El vídeo fue grabado en la provincia de Paktia, cerca de la frontera con Pakistán, y muestra a los Talibanes burlándose de un hombre que llora desconsolado al ver cómo sus instrumentos musicales quedan reducidos a cenizas. Parece que le han pegado y después le han obligado a prender fuego a los instrumentos y a mirar mientras se consumen.
A finales de agosto, nada más hacerse con el poder tras la salida de EE.UU. y otras potencias, los Talibanes dejaron claro que no iban a permitir la música por ser algo “no islámico”. Lo hicieron asesinando a sangre fría en Andarab, al norte de Kabul, al músico Fawad Andarabi, especialista en música tradicional. Lo mataron solo por el hecho de ser músico. Por si no fuera poco acabar con vidas humanas y someter a todo Afganistán al sinsentido de su brutal interpretación del Corán, además pretenden arrasar con la cultura y tradición de un pueblo milenario.

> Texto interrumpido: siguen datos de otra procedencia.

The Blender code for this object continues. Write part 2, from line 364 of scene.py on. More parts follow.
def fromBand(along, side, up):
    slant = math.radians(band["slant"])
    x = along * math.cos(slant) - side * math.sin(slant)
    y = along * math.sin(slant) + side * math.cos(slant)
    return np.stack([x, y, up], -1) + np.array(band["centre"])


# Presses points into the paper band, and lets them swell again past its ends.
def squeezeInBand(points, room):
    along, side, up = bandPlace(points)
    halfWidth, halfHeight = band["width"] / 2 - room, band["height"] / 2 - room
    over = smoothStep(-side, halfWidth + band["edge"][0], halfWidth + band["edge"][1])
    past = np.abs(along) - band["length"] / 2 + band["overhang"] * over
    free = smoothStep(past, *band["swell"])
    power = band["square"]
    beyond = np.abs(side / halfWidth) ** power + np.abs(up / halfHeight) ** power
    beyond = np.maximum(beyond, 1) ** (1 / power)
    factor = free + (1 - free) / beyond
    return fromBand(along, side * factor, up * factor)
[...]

No se engañen. Nadie ha elegido a los Talibanes en Afganistán. No gobiernan legítimamente y el resto del mundo no debe aceptar que una banda de asesinos guíe por la fuerza y la violencia el destino de todo un pueblo; aunque sea por la egoísta razón de que, si lo permitimos hoy, mañana un grupo así podría gobernar su país.
En Internet de forma gratuita y en varias plataformas de vídeo tienen a su disposición numerosos documentales sobre la historia de Afganistán con testimonios sobre cómo era el país en la década de los 60; una nación, dicen muchos afganos, que tenía todo para ser feliz y “de la que nadie se quería ir”.